**EXERCISE INSTRUCTIONS**
Write the data out again in full, with no departure from the original.

• • • • •

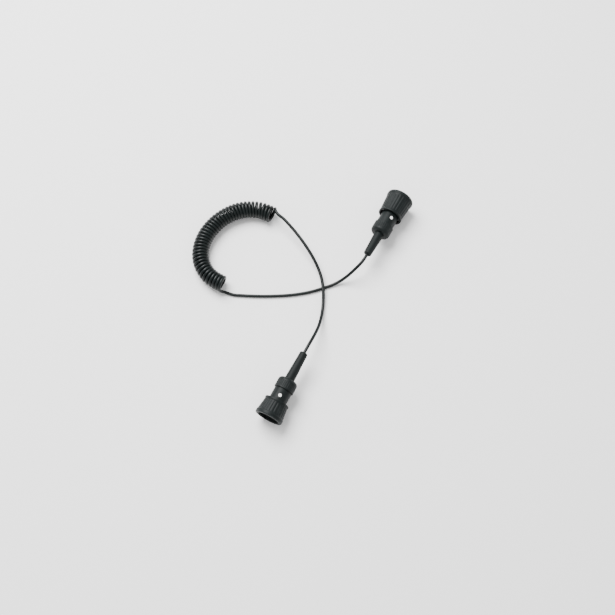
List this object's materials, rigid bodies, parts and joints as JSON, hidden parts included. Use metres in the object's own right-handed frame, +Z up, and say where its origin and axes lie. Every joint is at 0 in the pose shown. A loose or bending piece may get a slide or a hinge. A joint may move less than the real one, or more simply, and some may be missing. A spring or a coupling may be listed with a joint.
{
  "type": "retractile cord set",
  "caption": "Curly retractile cord with a straight lead at each end, each ending in a circular bayonet plug with a turning coupling ring.",
  "frame": {"origin": "on the surface that the set rests on, midway between the two plugs", "axes": "+Z up; -Y towards the near plug's mouth and +Y towards the far plug's mouth; the coiled cord lies towards -X"},
  "size_m": [0.1645, 0.2522, 0.0264],
  "materials": {
    "moulded_shell": "near-black moulded thermoplastic with a fine satin grain",
    "boot_rubber": "soft black rubber with a dull sheen",
    "insert_rubber": "matt dark grey insulating rubber",
    "spring_steel": "bright rolled steel",
    "plated_contacts": "gold-plated, smooth",
    "cord_jacket": "smooth black polyurethane with a soft gloss",
    "index_white": "white paint fill",
    "wire_insulation": "coloured insulation, one colour to each conductor"
  },
  "bodies": {
    "cable": {"snap_ring_a": "spring_steel", "wave_washer_a": "spring_steel", "plug_shell_a": "moulded_shell", "insert_a": "insert_rubber", "insert_retainer_a": "spring_steel", "face_seal_a": "insert_rubber", "contacts_a": "plated_contacts", "conductors_a": "wire_insulation", "cable_clamp_a": "spring_steel", "grommet_a": "insert_rubber", "index_dot_a": "index_white", "nut_seal_a": "insert_rubber", "clamp_nut_a": "moulded_shell", "boot_a": "boot_rubber", "cord_end_a": "cord_jacket", "snap_ring_b": "spring_steel", "wave_washer_b": "spring_steel", "plug_shell_b": "moulded_shell", "insert_b": "insert_rubber", "insert_retainer_b": "spring_steel", "face_seal_b": "insert_rubber", "contacts_b": "plated_contacts", "conductors_b": "wire_insulation", "cable_clamp_b": "spring_steel", "grommet_b": "insert_rubber", "index_dot_b": "index_white", "nut_seal_b": "insert_rubber", "clamp_nut_b": "moulded_shell", "boot_b": "boot_rubber", "cord_end_b": "cord_jacket", "cord_tail_a": "cord_jacket", "cord_coil": "cord_jacket", "cord_tail_b": "cord_jacket"},
    "coupling_ring_a": {"coupling_ring_a": "moulded_shell"},
    "coupling_ring_b": {"coupling_ring_b": "moulded_shell"}
  },
  "joints": [
    {"name": "coupling_a", "type": "hinge", "parent": "cable", "child": "coupling_ring_a", "pos_m": [-0.0025, -0.11305, 0.014], "axis": [0, 0.9962, 0.0872], "continuous": true},
    {"name": "coupling_b", "type": "hinge", "parent": "cable", "child": "coupling_ring_b", "pos_m": [0.0025, 0.10657, 0.01456], "axis": [0, -0.9962, 0.0872], "continuous": true}
  ]
}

• • • • •

**EXERCISE OUTPUT**
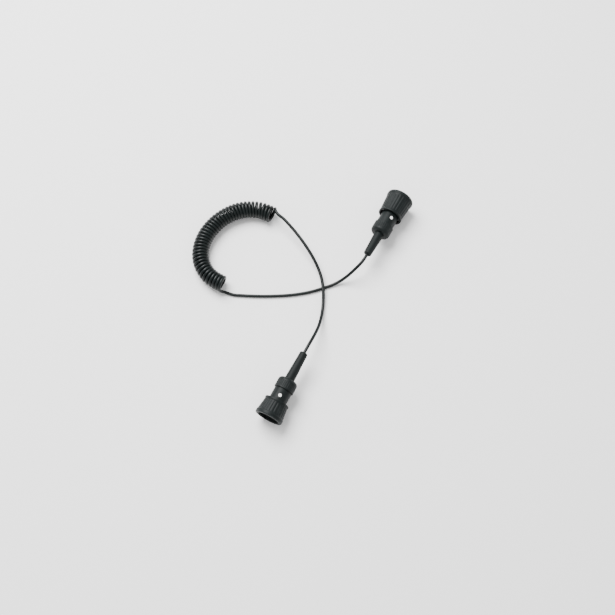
List this object's materials, rigid bodies, parts and joints as JSON, hidden parts included. Use metres in the object's own right-handed frame, +Z up, and say where its origin and axes lie. Every joint is at 0 in the pose shown. A loose or bending piece may get a slide or a hinge. A joint may move less than the real one, or more simply, and some may be missing. A spring or a coupling may be listed with a joint.
{
  "type": "retractile cord set",
  "caption": "Curly retractile cord with a straight lead at each end, each ending in a circular bayonet plug with a turning coupling ring.",
  "frame": {"origin": "on the surface that the set rests on, midway between the two plugs", "axes": "+Z up; -Y towards the near plug's mouth and +Y towards the far plug's mouth; the coiled cord lies towards -X"},
  "size_m": [0.1645, 0.2522, 0.0264],
  "materials": {
    "moulded_shell": "near-black moulded thermoplastic with a fine satin grain",
    "boot_rubber": "soft black rubber with a dull sheen",
    "insert_rubber": "matt dark grey insulating rubber",
    "spring_steel": "bright rolled steel",
    "plated_contacts": "gold-plated, smooth",
    "cord_jacket": "smooth black polyurethane with a soft gloss",
    "index_white": "white paint fill",
    "wire_insulation": "coloured insulation, one colour to each conductor"
  },
  "bodies": {
    "cable": {"snap_ring_a": "spring_steel", "wave_washer_a": "spring_steel", "plug_shell_a": "moulded_shell", "insert_a": "insert_rubber", "insert_retainer_a": "spring_steel", "face_seal_a": "insert_rubber", "contacts_a": "plated_contacts", "conductors_a": "wire_insulation", "cable_clamp_a": "spring_steel", "grommet_a": "insert_rubber", "index_dot_a": "index_white", "nut_seal_a": "insert_rubber", "clamp_nut_a": "moulded_shell", "boot_a": "boot_rubber", "cord_end_a": "cord_jacket", "snap_ring_b": "spring_steel", "wave_washer_b": "spring_steel", "plug_shell_b": "moulded_shell", "insert_b": "insert_rubber", "insert_retainer_b": "spring_steel", "face_seal_b": "insert_rubber", "contacts_b": "plated_contacts", "conductors_b": "wire_insulation", "cable_clamp_b": "spring_steel", "grommet_b": "insert_rubber", "index_dot_b": "index_white", "nut_seal_b": "insert_rubber", "clamp_nut_b": "moulded_shell", "boot_b": "boot_rubber", "cord_end_b": "cord_jacket", "cord_tail_a": "cord_jacket", "cord_coil": "cord_jacket", "cord_tail_b": "cord_jacket"},
    "coupling_ring_a": {"coupling_ring_a": "moulded_shell"},
    "coupling_ring_b": {"coupling_ring_b": "moulded_shell"}
  },
  "joints": [
    {"name": "coupling_a", "type": "hinge", "parent": "cable", "child": "coupling_ring_a", "pos_m": [-0.0025, -0.11305, 0.014], "axis": [0, 0.9962, 0.0872], "continuous": true},
    {"name": "coupling_b", "type": "hinge", "parent": "cable", "child": "coupling_ring_b", "pos_m": [0.0025, 0.10657, 0.01456], "axis": [0, -0.9962, 0.0872], "continuous": true}
  ]
}